Democracia à moda latino-americana
Pedro J.
Bondaczuk
A Bolívia está vivendo outra estranha situação política,
entre as tantas que já se registraram em sua turbulenta história. A apenas duas
semanas da posse do próximo presidente da República, ainda não conhece quem é
ele.
A nove dias da entrega do
resultado oficial das eleições do dia 14 passado, os apuradores de votos estão
muito distantes de poder dar a tarefa por concluída. E, para complicar tudo, os
integrantes das juntas de apuração ameaçam entrar em greve, reivindicando o
pagamento de salários atrasados e abonos, por estarem trabalhando inclusive aos
sábados e domingos.
Não fosse isso, situação por si
só capaz de inquietar o mais pacato dos cidadãos, há, ainda, uma série de
denúncias de fraudes e de pedidos de impugnação de urnas. É o velho hábito
latino-americano de brincar com coisas sérias que volta a se manifestar,
provavelmente porque nem os políticos, e muito menos a população, entendem com
muita clareza os mecanismos, a importância e o alcance do jogo democrático.

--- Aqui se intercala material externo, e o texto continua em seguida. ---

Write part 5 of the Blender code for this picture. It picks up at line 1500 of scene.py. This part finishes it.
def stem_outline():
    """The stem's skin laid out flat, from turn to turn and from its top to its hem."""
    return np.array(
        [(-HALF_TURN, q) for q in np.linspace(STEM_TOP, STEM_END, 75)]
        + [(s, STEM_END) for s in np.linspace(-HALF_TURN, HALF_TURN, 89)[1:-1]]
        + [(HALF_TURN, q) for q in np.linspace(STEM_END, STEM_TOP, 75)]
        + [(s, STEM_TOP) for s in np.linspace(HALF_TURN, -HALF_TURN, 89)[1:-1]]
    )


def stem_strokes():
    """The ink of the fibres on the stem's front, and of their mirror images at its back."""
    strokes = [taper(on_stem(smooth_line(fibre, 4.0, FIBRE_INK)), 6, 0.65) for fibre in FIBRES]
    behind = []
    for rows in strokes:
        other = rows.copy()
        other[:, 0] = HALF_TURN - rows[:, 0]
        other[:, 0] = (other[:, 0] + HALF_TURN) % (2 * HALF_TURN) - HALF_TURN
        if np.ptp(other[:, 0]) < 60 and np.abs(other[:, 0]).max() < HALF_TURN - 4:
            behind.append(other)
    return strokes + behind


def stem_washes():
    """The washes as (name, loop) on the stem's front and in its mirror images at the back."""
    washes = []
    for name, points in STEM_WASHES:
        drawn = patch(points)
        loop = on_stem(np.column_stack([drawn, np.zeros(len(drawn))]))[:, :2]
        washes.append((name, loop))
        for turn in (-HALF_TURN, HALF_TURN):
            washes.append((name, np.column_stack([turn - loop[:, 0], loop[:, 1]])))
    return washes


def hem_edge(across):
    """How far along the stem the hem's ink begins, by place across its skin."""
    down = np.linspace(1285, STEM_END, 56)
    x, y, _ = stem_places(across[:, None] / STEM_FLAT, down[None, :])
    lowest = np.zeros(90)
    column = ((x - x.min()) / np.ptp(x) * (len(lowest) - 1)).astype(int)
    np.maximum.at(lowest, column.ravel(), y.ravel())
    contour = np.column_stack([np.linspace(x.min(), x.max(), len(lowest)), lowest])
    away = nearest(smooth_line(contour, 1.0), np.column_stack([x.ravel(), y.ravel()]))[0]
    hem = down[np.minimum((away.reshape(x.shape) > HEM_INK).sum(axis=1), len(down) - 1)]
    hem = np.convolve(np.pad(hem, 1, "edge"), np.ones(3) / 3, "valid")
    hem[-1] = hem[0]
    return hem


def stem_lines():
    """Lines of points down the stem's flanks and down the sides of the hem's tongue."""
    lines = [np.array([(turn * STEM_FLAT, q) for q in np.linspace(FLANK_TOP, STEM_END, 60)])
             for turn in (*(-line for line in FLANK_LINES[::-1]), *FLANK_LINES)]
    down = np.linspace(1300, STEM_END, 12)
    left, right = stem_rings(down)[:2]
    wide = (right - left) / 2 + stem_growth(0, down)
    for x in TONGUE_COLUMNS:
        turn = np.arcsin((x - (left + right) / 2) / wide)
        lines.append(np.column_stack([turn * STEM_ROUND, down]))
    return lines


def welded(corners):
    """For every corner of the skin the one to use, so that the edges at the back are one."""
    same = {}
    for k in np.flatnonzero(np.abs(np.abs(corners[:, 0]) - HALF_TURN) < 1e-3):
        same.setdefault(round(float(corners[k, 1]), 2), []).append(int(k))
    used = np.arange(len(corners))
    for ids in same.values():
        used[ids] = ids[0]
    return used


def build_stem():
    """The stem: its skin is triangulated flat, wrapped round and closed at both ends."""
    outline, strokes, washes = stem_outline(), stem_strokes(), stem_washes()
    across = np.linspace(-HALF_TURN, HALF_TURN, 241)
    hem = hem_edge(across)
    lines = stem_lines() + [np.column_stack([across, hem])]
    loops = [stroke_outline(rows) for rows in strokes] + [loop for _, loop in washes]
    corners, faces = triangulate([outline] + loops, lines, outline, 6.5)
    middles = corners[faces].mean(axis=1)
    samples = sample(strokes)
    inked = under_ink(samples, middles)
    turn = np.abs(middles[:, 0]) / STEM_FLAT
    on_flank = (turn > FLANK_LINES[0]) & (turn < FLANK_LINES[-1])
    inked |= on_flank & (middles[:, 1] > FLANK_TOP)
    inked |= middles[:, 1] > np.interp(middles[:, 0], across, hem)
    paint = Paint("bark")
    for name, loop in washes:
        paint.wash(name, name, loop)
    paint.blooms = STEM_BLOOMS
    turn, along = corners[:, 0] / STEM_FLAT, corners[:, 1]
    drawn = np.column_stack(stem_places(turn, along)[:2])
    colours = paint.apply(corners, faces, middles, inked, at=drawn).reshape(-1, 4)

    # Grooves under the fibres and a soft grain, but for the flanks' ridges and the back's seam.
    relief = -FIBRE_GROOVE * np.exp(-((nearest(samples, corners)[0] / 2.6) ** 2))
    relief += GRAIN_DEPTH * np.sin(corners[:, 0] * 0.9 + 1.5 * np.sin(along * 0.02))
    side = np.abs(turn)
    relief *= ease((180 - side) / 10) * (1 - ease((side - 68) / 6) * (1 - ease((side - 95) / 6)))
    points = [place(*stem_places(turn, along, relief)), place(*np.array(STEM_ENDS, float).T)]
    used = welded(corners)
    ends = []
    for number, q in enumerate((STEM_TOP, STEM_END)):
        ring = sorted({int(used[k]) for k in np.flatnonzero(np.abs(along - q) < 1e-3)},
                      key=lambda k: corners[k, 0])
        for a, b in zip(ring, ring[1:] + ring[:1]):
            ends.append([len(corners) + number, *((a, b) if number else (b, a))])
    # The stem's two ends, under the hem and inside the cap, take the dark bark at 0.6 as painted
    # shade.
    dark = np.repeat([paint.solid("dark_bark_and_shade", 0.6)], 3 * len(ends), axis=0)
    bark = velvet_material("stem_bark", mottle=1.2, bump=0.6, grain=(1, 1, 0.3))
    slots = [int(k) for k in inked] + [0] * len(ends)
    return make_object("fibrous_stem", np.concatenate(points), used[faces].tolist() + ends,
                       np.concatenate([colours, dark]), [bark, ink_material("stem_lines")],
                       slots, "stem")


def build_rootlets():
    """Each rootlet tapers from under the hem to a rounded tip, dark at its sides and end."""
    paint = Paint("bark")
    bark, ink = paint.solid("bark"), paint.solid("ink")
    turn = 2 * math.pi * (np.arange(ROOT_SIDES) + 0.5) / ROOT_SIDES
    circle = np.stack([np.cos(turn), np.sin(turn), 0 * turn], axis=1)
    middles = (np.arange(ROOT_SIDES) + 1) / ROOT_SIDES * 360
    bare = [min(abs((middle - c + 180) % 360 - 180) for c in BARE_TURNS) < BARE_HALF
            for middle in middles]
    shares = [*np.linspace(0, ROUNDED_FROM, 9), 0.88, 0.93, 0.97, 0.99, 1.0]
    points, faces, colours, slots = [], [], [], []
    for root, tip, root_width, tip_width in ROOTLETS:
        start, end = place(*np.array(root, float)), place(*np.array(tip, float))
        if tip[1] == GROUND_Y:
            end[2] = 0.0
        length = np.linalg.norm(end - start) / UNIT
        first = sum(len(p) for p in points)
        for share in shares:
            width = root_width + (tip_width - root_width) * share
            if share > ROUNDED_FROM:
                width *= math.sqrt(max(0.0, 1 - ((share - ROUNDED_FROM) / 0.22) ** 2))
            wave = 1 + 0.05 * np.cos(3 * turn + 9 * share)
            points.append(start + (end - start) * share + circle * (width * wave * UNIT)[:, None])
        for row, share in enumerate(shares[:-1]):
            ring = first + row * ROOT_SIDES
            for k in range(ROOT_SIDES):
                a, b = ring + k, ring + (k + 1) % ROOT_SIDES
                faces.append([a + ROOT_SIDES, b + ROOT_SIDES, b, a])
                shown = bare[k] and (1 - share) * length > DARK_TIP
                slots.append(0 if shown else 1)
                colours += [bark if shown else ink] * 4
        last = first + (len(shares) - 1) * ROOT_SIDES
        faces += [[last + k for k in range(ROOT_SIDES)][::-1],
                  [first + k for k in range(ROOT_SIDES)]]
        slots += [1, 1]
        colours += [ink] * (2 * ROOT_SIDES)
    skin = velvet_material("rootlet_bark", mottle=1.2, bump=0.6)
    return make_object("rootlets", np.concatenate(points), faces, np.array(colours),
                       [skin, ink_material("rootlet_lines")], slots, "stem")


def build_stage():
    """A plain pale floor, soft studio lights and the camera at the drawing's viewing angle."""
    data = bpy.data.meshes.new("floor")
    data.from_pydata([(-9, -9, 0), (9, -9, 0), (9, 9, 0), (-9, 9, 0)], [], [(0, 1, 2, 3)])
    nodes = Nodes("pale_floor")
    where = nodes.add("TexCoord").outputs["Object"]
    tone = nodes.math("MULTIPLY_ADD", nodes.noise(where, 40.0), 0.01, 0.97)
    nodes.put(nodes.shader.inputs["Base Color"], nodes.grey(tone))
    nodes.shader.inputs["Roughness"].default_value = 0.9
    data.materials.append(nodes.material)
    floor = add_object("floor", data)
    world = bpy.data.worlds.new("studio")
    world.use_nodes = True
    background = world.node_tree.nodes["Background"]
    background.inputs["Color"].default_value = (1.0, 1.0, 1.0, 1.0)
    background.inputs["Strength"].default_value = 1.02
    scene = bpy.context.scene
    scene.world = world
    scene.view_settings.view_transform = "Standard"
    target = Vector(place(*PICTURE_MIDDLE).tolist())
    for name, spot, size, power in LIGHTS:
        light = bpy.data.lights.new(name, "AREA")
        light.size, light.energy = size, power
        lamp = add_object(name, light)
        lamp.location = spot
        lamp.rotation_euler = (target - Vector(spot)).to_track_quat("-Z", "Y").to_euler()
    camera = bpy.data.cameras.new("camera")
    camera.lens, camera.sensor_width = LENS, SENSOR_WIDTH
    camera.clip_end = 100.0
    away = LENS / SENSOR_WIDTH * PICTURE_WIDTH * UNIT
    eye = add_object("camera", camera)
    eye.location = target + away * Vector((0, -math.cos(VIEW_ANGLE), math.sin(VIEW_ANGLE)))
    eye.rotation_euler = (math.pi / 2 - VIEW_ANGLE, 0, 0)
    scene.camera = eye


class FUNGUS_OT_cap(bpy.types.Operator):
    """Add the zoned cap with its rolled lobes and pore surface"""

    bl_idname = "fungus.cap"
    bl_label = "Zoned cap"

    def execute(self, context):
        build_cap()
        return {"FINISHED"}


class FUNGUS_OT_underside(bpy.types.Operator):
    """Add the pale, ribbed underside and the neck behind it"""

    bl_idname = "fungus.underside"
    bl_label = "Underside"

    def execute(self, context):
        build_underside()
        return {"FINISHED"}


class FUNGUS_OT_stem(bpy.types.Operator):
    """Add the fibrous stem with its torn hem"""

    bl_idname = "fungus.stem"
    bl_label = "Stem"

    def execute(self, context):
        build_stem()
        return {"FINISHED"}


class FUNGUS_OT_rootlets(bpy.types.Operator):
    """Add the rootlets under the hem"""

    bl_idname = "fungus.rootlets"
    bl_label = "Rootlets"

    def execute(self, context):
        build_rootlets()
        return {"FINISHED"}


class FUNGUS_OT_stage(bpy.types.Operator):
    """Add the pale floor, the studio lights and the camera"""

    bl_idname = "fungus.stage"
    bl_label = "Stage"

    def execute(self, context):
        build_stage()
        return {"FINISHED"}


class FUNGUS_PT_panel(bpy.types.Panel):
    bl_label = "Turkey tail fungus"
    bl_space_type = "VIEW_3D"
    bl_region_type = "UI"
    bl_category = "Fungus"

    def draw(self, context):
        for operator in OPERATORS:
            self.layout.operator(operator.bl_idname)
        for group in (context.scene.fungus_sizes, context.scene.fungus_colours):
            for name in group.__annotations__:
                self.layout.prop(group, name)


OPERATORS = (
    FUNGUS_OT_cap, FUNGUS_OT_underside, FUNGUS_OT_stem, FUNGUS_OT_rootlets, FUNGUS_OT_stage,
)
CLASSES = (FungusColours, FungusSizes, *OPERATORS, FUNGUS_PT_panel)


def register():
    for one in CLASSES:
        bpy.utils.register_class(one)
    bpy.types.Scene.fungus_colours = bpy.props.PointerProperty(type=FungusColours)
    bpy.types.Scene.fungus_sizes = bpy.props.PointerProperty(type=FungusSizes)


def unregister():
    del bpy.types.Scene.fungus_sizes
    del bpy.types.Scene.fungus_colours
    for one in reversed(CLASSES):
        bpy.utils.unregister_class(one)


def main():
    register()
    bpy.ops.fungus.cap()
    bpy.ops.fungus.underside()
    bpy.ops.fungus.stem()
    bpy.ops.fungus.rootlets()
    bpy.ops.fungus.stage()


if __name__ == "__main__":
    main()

Aliás, vícios, como os que se
registram agora na Bolívia, não são prerrogativas exclusivas desse país andino.
Temos o exemplo recentíssimo das eleições parlamentares e para governos de
Estados no México, onde o partido que está no poder, o PRI, não perde há mais
de 50 anos. E novamente saiu vencedor. Não, é claro, sem que a oposição fizesse
as rotineiras denúncias de fraudes e de violências de toda a sorte, sofridas
por seus candidatos.
Essas acusações, frise-se,
ocorrem com enervante regularidade a cada votação, seja de que natureza for. E
isso é válido para praticamente toda a América Latina. Do ano passado para cá,
foram realizadas dez eleições na região. Sete delas, foram para escolher
presidentes: Equador, Panamá, Peru, Bolívia, Nicarágua, El Salvador e Uruguai.
Dessas, apenas as uruguaias e as
peruanas não foram rotuladas de fraudulentas, embora ambas também não
escapassem de incidentes de violência. E apesar do pleito nicaragüense ter
recebido um atestado de lisura, por parte de centenas de observadores
internacionais (inclusive um norte-americano), não escapou de suspeitas de
prática de irregularidades.
Três outras consultas às urnas na
região ocorreram nesse período. Os salvadorenhos escolheram prefeitos da
maioria das suas cidades. E o que aconteceu? O líder direitista, Roberto
D’Aubuisson jurou que essas eleições foram eivadas de fraudes e até pediu
(inutilmente) a sua anulação.
Os guatemaltecos, por seu turno,
elegeram os integrantes de uma Assembléia Nacional Constituinte. E esse foi um
raro caso em que os derrotados não vieram a público para falar de
irregularidades. Em compensação, porém, nas eleições mexicanas, acusações desse
tipo sobraram e algumas, não tenham dúvidas, certamente foram procedentes.
Entretanto, jamais chegarão a ser apuradas, como sempre acontece nesses casos.
Em tudo isso, no entanto, há um
aspecto positivo. Desde 1982, não ocorre um único golpe de Estado na América do
Sul. O último aconteceu em 5 de fevereiro desse ano, no Suriname, quando o
tenente-coronel Desi Bouterse assumiu o poder.
E nas três Américas, a derradeira
ação desse tipo foi a derrubada de Maurice Bishop, em Granada, que redundou na
invasão norte-americana nessa pequena ilha do Caribe, em outubro de 1983.
Apesar dos latino-americanos estarem ainda muito distantes da perfeição, na
prática da democracia, aos poucos as urnas vão substituindo as armas para as
trocas de poder.
E no processo, até mesmo alguns
pecadinhos devem ser relevados, pois, como disse outro dia um juiz eleitoral
boliviano: “É muito melhor uma eleição imperfeita, do que um golpe de Estado
perfeito”. E como é...
(Artigo publicado na página 11,
Internacional, do Correio Popular, em 24 de julho de 1985).